Records from a data source
* * * * * * * * *

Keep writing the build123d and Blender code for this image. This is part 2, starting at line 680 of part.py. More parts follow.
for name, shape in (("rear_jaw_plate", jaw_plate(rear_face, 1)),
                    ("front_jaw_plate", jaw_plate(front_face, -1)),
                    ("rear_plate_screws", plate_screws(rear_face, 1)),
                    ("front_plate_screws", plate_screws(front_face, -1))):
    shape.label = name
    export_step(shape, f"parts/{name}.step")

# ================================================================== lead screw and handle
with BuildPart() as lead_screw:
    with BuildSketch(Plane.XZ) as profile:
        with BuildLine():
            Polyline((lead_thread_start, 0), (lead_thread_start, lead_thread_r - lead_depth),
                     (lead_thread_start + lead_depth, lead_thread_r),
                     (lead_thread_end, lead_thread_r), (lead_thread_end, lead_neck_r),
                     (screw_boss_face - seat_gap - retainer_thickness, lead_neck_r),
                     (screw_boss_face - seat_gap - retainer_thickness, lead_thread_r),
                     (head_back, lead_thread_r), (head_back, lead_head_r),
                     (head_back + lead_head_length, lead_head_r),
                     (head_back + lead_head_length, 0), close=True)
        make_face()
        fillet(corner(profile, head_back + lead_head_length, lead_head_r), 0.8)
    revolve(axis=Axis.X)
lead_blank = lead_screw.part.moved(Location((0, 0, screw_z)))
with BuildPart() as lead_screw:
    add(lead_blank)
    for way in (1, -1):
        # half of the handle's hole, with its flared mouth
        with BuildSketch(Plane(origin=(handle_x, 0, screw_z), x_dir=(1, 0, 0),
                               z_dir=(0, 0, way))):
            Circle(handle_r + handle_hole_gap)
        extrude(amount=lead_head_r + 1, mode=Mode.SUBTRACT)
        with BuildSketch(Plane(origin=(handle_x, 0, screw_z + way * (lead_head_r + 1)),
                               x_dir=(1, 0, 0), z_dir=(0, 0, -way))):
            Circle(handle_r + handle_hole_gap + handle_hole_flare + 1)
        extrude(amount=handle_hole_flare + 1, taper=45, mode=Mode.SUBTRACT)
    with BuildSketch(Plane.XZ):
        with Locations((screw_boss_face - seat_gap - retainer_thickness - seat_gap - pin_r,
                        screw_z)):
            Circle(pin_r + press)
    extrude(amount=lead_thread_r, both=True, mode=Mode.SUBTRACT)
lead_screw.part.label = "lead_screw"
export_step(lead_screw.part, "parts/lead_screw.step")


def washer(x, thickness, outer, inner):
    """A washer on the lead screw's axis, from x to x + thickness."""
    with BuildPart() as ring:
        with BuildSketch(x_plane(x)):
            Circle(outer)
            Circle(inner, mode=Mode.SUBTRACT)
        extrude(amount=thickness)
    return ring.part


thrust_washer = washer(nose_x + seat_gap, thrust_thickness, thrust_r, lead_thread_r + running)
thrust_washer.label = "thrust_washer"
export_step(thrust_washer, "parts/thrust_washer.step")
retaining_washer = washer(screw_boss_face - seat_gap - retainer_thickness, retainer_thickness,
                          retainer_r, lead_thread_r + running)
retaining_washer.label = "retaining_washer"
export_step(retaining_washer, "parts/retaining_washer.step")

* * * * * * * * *

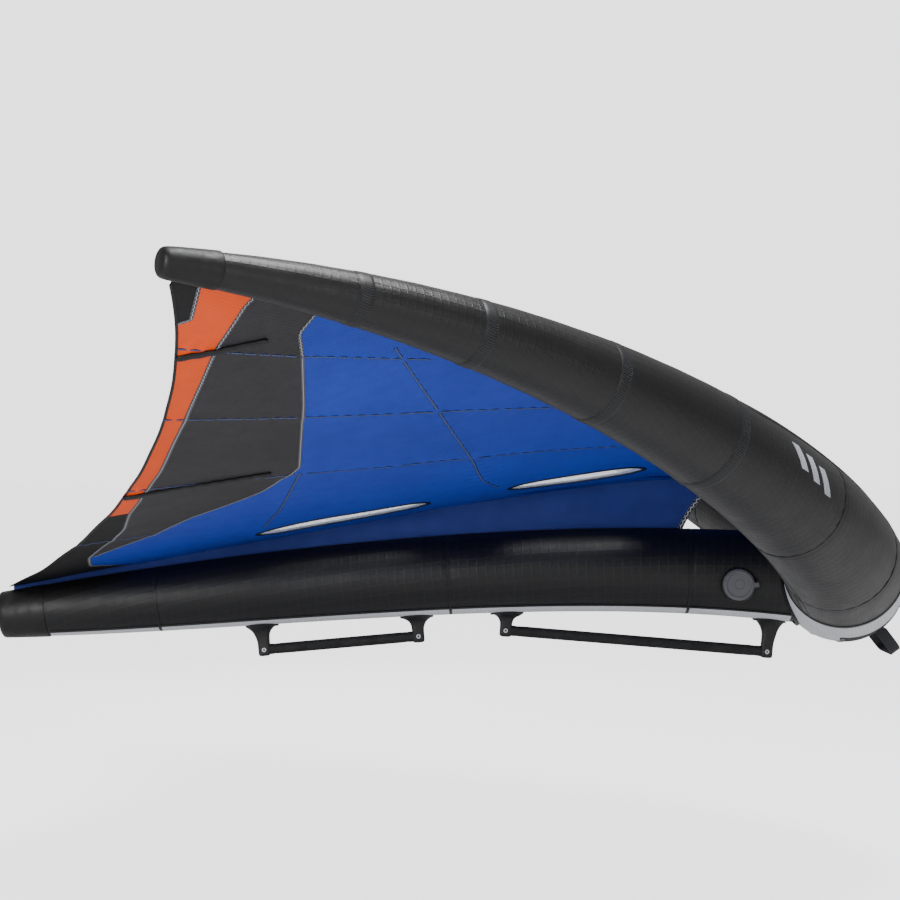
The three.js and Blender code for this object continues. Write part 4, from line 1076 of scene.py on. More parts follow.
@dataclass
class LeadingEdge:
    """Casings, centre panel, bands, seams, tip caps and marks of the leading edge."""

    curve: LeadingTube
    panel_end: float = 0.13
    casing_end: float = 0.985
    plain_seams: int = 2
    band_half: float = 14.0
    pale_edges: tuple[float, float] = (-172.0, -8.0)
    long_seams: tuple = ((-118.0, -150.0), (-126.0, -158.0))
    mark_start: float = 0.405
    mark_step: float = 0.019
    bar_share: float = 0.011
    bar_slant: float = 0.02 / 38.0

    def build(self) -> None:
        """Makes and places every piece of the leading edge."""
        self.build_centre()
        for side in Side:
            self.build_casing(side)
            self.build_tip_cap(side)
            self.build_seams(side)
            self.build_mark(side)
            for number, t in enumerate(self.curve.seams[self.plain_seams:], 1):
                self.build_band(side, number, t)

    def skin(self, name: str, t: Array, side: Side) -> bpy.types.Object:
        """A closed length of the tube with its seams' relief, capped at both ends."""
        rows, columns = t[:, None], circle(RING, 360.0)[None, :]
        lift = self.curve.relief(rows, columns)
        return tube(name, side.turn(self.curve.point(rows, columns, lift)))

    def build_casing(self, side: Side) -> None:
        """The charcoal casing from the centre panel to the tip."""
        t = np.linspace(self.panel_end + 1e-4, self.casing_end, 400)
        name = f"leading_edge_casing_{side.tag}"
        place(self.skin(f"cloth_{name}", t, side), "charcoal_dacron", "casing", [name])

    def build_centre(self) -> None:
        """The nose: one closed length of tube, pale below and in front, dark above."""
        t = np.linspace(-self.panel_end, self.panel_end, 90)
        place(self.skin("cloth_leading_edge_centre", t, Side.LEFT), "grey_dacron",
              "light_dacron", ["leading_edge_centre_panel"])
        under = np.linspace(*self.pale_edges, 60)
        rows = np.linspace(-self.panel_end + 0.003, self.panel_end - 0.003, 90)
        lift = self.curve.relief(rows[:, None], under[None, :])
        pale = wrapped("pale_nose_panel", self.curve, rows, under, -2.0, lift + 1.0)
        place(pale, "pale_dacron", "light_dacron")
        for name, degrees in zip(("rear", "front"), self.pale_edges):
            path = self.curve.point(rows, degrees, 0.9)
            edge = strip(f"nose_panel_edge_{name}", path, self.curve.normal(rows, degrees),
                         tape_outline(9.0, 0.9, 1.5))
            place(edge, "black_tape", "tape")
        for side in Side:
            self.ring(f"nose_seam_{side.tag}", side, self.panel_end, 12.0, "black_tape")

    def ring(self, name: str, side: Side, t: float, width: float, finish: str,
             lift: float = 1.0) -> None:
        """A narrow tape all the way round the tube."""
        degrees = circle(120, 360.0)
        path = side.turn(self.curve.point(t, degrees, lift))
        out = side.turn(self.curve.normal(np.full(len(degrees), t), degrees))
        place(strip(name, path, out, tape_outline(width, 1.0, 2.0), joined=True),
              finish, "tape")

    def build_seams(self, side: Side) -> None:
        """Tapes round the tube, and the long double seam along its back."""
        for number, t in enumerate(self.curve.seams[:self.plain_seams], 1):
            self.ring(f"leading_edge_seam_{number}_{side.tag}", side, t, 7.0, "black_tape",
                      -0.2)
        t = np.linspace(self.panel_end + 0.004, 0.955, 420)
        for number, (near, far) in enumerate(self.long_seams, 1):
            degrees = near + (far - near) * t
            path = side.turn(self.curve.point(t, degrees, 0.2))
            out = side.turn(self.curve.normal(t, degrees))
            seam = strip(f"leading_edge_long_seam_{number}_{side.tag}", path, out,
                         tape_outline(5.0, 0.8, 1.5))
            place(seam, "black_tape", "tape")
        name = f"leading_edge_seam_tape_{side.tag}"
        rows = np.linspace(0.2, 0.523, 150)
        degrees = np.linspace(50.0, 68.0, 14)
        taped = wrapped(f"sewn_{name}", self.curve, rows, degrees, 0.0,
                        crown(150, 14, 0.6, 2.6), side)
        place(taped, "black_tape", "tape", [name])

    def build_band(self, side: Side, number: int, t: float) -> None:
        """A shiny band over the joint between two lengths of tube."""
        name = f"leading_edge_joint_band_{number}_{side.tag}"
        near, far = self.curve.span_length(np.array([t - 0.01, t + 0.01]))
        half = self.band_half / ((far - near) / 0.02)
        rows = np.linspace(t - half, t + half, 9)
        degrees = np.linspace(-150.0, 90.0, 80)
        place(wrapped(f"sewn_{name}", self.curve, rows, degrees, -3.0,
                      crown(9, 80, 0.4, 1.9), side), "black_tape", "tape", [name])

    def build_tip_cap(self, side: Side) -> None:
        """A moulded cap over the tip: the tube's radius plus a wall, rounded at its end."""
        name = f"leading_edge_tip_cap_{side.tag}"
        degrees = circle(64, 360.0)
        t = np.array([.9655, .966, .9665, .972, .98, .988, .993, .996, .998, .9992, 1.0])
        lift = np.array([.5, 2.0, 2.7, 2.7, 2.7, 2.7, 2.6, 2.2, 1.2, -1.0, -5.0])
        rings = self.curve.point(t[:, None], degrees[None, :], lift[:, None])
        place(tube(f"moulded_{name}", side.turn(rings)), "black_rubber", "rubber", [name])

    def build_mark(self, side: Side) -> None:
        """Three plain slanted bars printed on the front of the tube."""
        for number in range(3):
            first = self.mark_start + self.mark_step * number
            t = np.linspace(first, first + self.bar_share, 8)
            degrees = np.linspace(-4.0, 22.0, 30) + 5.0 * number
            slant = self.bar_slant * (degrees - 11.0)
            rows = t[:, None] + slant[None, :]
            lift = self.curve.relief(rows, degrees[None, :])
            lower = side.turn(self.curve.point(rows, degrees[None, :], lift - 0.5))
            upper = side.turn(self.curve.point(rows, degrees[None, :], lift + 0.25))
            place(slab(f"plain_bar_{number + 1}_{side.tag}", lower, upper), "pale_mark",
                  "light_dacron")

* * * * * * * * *

### What to work on
Using the entries above, give again exactly the lines from the line holding "The three.js and" through the line holding "bands, seams, tip". Include both end lines and nothing else.

### Output below
The three.js and Blender code for this object continues. Write part 4, from line 1076 of scene.py on. More parts follow.
@dataclass
class LeadingEdge:
    """Casings, centre panel, bands, seams, tip caps and marks of the leading edge."""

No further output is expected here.